## Problem details
In the material below, the lines containing the word "body" are required; copy each of them.
** Start of Dataset excerpt **
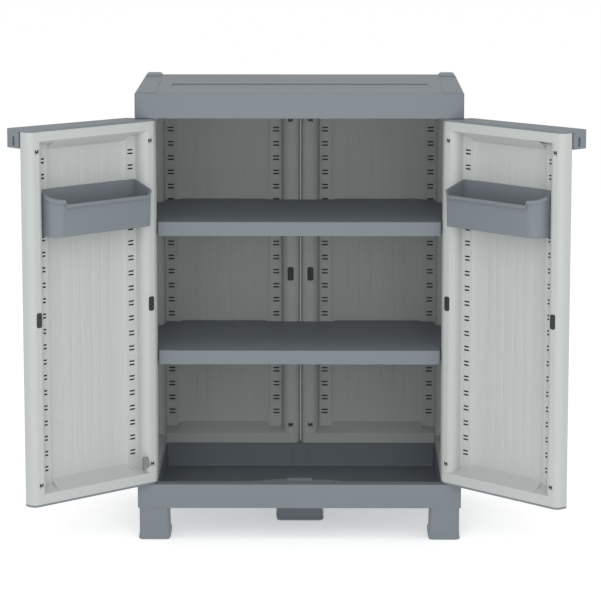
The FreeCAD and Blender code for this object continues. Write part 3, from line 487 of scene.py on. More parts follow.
def turn_about(bm, degrees, axis):
    """Turns a shape about an axis through the origin."""
    bmesh.ops.rotate(bm, matrix=Matrix.Rotation(math.radians(degrees), 3, axis), verts=bm.verts)
    return bm


def finish_piece(name, bm, body, materials, nodes):
    """Makes an object of a shape, which rides on a body and stands for nodes of the frame."""
    mesh = bpy.data.meshes.new(name)
    bm.normal_update()
    bm.to_mesh(mesh)
    bm.free()
    for material in materials:
        mesh.materials.append(material)
    mesh.shade_smooth()
    mesh.set_sharp_from_angle(angle=math.radians(SHADE_SHARP))
    piece = bpy.data.objects.new(name, mesh)
    bpy.context.scene.collection.objects.link(piece)
    weighted = piece.modifiers.new("even_shading", "WEIGHTED_NORMAL")
    weighted.keep_sharp = True
    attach(piece, body)
    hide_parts(*nodes)
    return piece


# Where a panel's own drawing goes: x from the hinge or first edge, y from the outside, z up

def door_place(side):
    """Open place of a door's drawing."""
    sizes = bpy.context.scene.cabinet_doors
    hinge = HINGES[side + "_door"]
    sign = SIDES[side]
    turn = Matrix.Rotation(sign * math.radians(hinge["range_deg"][1]), 4, "Z")
    mirror = Matrix.Diagonal((-sign, 1.0, 1.0, 1.0))
    pivot = Matrix.Translation((hinge["pos_m"][0], hinge["pos_m"][1], 0.0))
    return pivot @ turn @ mirror @ Matrix.Translation((-sizes.pivot_inset, -sizes.pivot_depth, 0.0))


def back_place(side):
    """Place of a back panel's drawing, its outside to the rear."""
    mirror = Matrix.Diagonal((SIDES[side], 1.0, 1.0, 1.0))
    return (mirror @ Matrix.Translation((BACK_LOW.x, BACK_HIGH.y, 0.0))
            @ Matrix.Diagonal((1.0, -1.0, 1.0, 1.0)))


def side_place(side):
    """Place of a side panel's drawing, its outside to the side."""
    mirror = Matrix.Diagonal((SIDES[side], 1.0, 1.0, 1.0))
    return (mirror @ Matrix.Translation((SIDE_HIGH.x, SIDE_LOW.y, 0.0))
            @ Matrix.Rotation(math.radians(90.0), 4, "Z"))


# Plastics

def add_node(tree, kind, values):
    """New shader node, with values for some of its inputs."""
    node = tree.nodes.new(kind)
    for socket, value in values.items():
        node.inputs[socket].default_value = value
    return node


def plastic(name, base, roughness, grain, grain_height, tint):
    """Moulded plastic: grain is the scale of its pattern along X, Y and Z."""
    material = bpy.data.materials.new(name)
    material.use_nodes = True
    tree = material.node_tree
    link = tree.links.new
    shader = tree.nodes["Principled BSDF"]
    shader.inputs["Specular IOR Level"].default_value = 0.4
    # patterns: long streaks, fine speckle and broad clouds
    coordinates = add_node(tree, "ShaderNodeTexCoord", {})
    mapping = add_node(tree, "ShaderNodeMapping", {"Scale": grain})
    streaks = add_node(tree, "ShaderNodeTexNoise", {"Scale": 1.0, "Detail": 6.0, "Roughness": 0.6})
    speckle = add_node(tree, "ShaderNodeTexNoise", {"Scale": 900.0, "Detail": 3.0})
    clouds = add_node(tree, "ShaderNodeTexNoise", {"Scale": 9.0, "Detail": 2.0})
    link(coordinates.outputs["Object"], mapping.inputs["Vector"])
    link(mapping.outputs["Vector"], streaks.inputs["Vector"])
    link(coordinates.outputs["Object"], speckle.inputs["Vector"])
    link(coordinates.outputs["Object"], clouds.inputs["Vector"])
    # colour, a little darker and lighter by streaks and clouds
    shade = tree.nodes.new("ShaderNodeMix")
    shade.data_type = "RGBA"
    darker = [channel * (1.0 - tint) for channel in base]
    lighter = [min(1.0, channel * (1.0 + tint)) for channel in base]
    shade.inputs["A"].default_value = (*darker, 1.0)
    shade.inputs["B"].default_value = (*lighter, 1.0)
    blend = add_node(tree, "ShaderNodeMath", {1: 0.7})
    blend.operation = "MULTIPLY_ADD"
    share = add_node(tree, "ShaderNodeMath", {1: 0.3})
    share.operation = "MULTIPLY"
    link(streaks.outputs["Fac"], blend.inputs[0])
    link(clouds.outputs["Fac"], share.inputs[0])
    link(share.outputs["Value"], blend.inputs[2])
    link(blend.outputs["Value"], shade.inputs["Factor"])
    link(shade.outputs["Result"], shader.inputs["Base Color"])
    # gloss and relief
    gloss = add_node(tree, "ShaderNodeMapRange",
                     {"To Min": roughness - 0.06, "To Max": roughness + 0.06})
    link(speckle.outputs["Fac"], gloss.inputs["Value"])
    link(gloss.outputs["Result"], shader.inputs["Roughness"])
    coarse = add_node(tree, "ShaderNodeBump", {"Strength": 0.6, "Distance": grain_height})
    fine = add_node(tree, "ShaderNodeBump", {"Strength": 0.25, "Distance": 0.0001})
    link(streaks.outputs["Fac"], coarse.inputs["Height"])
    link(speckle.outputs["Fac"], fine.inputs["Height"])
    link(coarse.outputs["Normal"], fine.inputs["Normal"])
    link(fine.outputs["Normal"], shader.inputs["Normal"])
    return material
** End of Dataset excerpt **
## Answer to the exercise
def finish_piece(name, bm, body, materials, nodes):
    """Makes an object of a shape, which rides on a body and stands for nodes of the frame."""
    attach(piece, body)